In this way you’d get higher order and enforce conservation of energy which would constrain the solution from blowing up over long time intervals.

1 Like

Hi @ChrisRackauckas!
Thanks for the quick response! I am aware that this approach is not state of the art. This is a toy case. Not only is the NN not aware of energy conservation but worse, constants as mass/charge/ etc. are parameters like position, velocity/momentum, so they won’t be conserved for little-trained networks either. Although, some constraints are worked into the design, e.g. that forces are adding up to an effective force, particle number is conserved, etc.

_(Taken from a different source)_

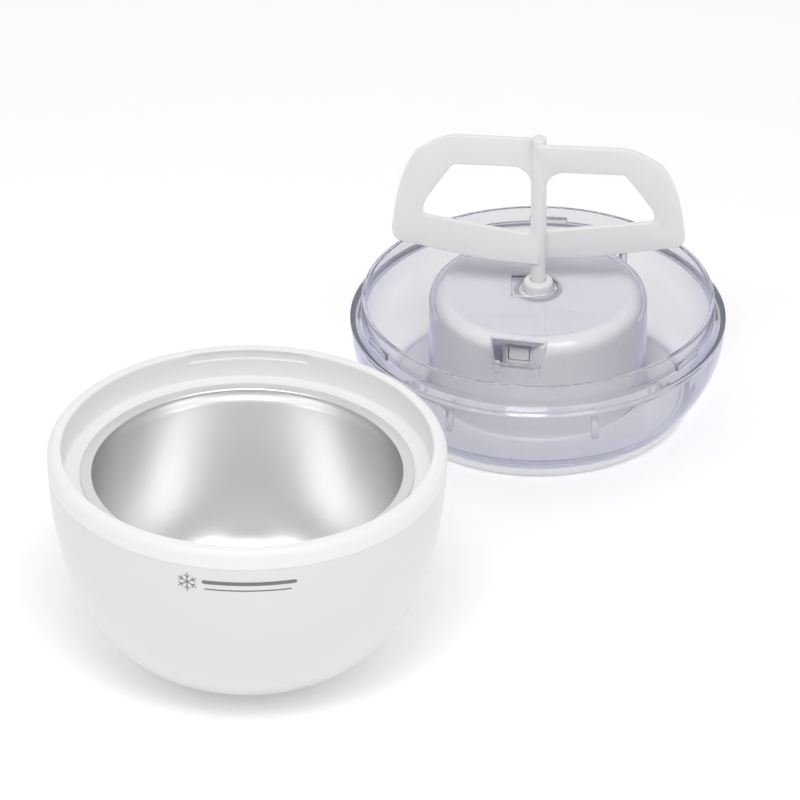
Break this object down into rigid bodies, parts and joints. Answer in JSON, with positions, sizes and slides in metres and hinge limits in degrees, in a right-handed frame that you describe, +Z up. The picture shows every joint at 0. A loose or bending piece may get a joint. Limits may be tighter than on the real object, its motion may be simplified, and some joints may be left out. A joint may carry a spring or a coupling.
{
  "type": "ice cream maker",
  "caption": "Ice cream maker shown open: white freezer bowl with metal liner, and beside it a clear lid upside down on its white motor cap with a milky mixing paddle standing up.",
  "frame": {"origin": "centre of the freezer bowl's flat foot", "axes": "+Z up along the bowl's axis, +X from the bowl towards the lid"},
  "size_m": [0.4765, 0.2, 0.1582],
  "materials": {
    "white_shell": "gloss",
    "milky_rim": "satin",
    "liner_metal": "satin",
    "clear_plastic": "gloss",
    "white_motor": "gloss",
    "milky_paddle": "satin",
    "grey_rubber": "matte",
    "cooling_gel": "gloss",
    "steel": "satin",
    "brass": "satin",
    "copper_wire": "satin",
    "ferrite": "matte",
    "gear_plastic": "satin",
    "wire_insulation": "satin"
  },
  "bodies": {
    "freezer_bowl": {"outer_shell": "white_shell", "rim_ring": "milky_rim", "liner": "liner_metal", "liner_gasket": "grey_rubber", "coolant_fill": "cooling_gel", "fill_plug": "grey_rubber"},
    "motor_unit": {"motor_cap": "white_motor", "motor_housing": "white_motor", "stator_can": "steel", "stator_bobbin": "gear_plastic", "stator_coil": "copper_wire", "rotor_bush": "brass", "gear_plate": "steel", "idler_pin": "steel", "output_bush": "brass", "plate_screw_1": "steel", "plate_screw_2": "steel", "plate_screw_3": "steel", "latch_pin_front": "steel", "latch_pin_back": "steel", "switch_body": "ferrite", "cord_gland": "grey_rubber", "lead_live": "wire_insulation", "lead_neutral": "wire_insulation", "lead_switched": "wire_insulation"},
    "lid": {"clear_lid": "clear_plastic", "hub_seal": "grey_rubber"},
    "hub": {"drive_hub": "milky_paddle"},
    "mixing_paddle": {"paddle": "milky_paddle"},
    "output_drive": {"output_gear": "gear_plastic", "output_shaft": "steel"},
    "idler": {"idler_gear": "gear_plastic"},
    "rotor": {"rotor_magnet": "ferrite", "rotor_shaft": "steel"},
    "front_latch": {"latch_front": "white_motor"},
    "back_latch": {"latch_back": "white_motor"},
    "switch_button": {"power_button": "grey_rubber"}
  },
  "joints": [
    {"name": "lid_turn_over", "type": "hinge", "parent": "freezer_bowl", "child": "motor_unit", "pos_m": [0.1395, 0, 0.085], "axis": [0, -1, 0], "range_deg": [0, 180]},
    {"name": "lid_release", "type": "slide", "parent": "motor_unit", "child": "lid", "axis": [0, 0, -1], "range_m": [-0.09, 0]},
    {"name": "drive_spin", "type": "hinge", "parent": "lid", "child": "hub", "pos_m": [0.279, 0, 0.052], "axis": [0, 0, -1], "continuous": true},
    {"name": "paddle_pull", "type": "slide", "parent": "hub", "child": "mixing_paddle", "axis": [0, 0, -1], "range_m": [-0.09, 0]},
    {"name": "output_spin", "type": "hinge", "parent": "motor_unit", "child": "output_drive", "pos_m": [0.279, 0, 0.052], "axis": [0, 0, -1], "continuous": true},
    {"name": "idler_spin", "type": "hinge", "parent": "motor_unit", "child": "idler", "pos_m": [0.26019, -0.00933, 0.052], "axis": [0, 0, -1], "continuous": true},
    {"name": "rotor_spin", "type": "hinge", "parent": "motor_unit", "child": "rotor", "pos_m": [0.279, -0.012, 0.052], "axis": [0, 0, -1], "continuous": true},
    {"name": "power_press", "type": "slide", "parent": "motor_unit", "child": "switch_button", "axis": [0, 0, 1], "range_m": [0, 0.0015], "stiffness_N_per_m": 600},
    {"name": "front_latch_tilt", "type": "hinge", "parent": "motor_unit", "child": "front_latch", "pos_m": [0.23457, -0.01679, 0.031], "axis": [-0.3535, 0.9354, 0], "range_deg": [0, 6], "stiffness_Nm_per_rad": 0.5},
    {"name": "back_latch_tilt", "type": "hinge", "parent": "motor_unit", "child": "back_latch", "pos_m": [0.31928, 0.02517, 0.031], "axis": [0.5299, -0.848, 0], "range_deg": [0, 6], "stiffness_Nm_per_rad": 0.5}
  ],
  "couplings": [
    {"joint": "output_spin", "follows": "drive_spin", "ratio": 1},
    {"joint": "idler_spin", "follows": "drive_spin", "ratio": -2.5},
    {"joint": "rotor_spin", "follows": "drive_spin", "ratio": 7}
  ]
}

I am just curious, how far one can get. Having a message/edge-regularization term in the loss function enforces sparsity in the aggregated messages/edges and, in principle, should make the edge-NN (e_nn), “learn” the forces. One can indeed show, that’s in the paper, that the predicted edge parameters coincide with the forces, up to rotations.

Moving away from the toy case, one could see the edge regularization as a dimensionality reduction of interactions of vertices (in the mentioned paper they used it on dark matter simulations and predict formulas using symbolic regression).

My main goal, was to get feedback on implementing this in Julia.

I watched your talk at JuliaCon live and am reading your paper as well. Looking forward to doing more in this direction.

Have you tried replicating the python implementation at https://github.com/MilesCranmer/symbolic_deep_learning first? On first impression, it appears far more AD (and ML framework) friendly. No manual loops, limited mutation, etc. Zygote might be more flexible than PyTorch’s AD for your model and loss formulation above, but any practical reverse-mode system is unfortunately going to struggle with this kind of approach.

I did not implement their code in python. They are mainly using geometric_torch, which is hiding all the AD, loops, allocations, etc. The equivalent in Julia would be to use GeometricFlux.jl, I guess. But I want to understand how this works in a bit more detail.

Why is my approach not AD friendly and how could I make it more AD friendly?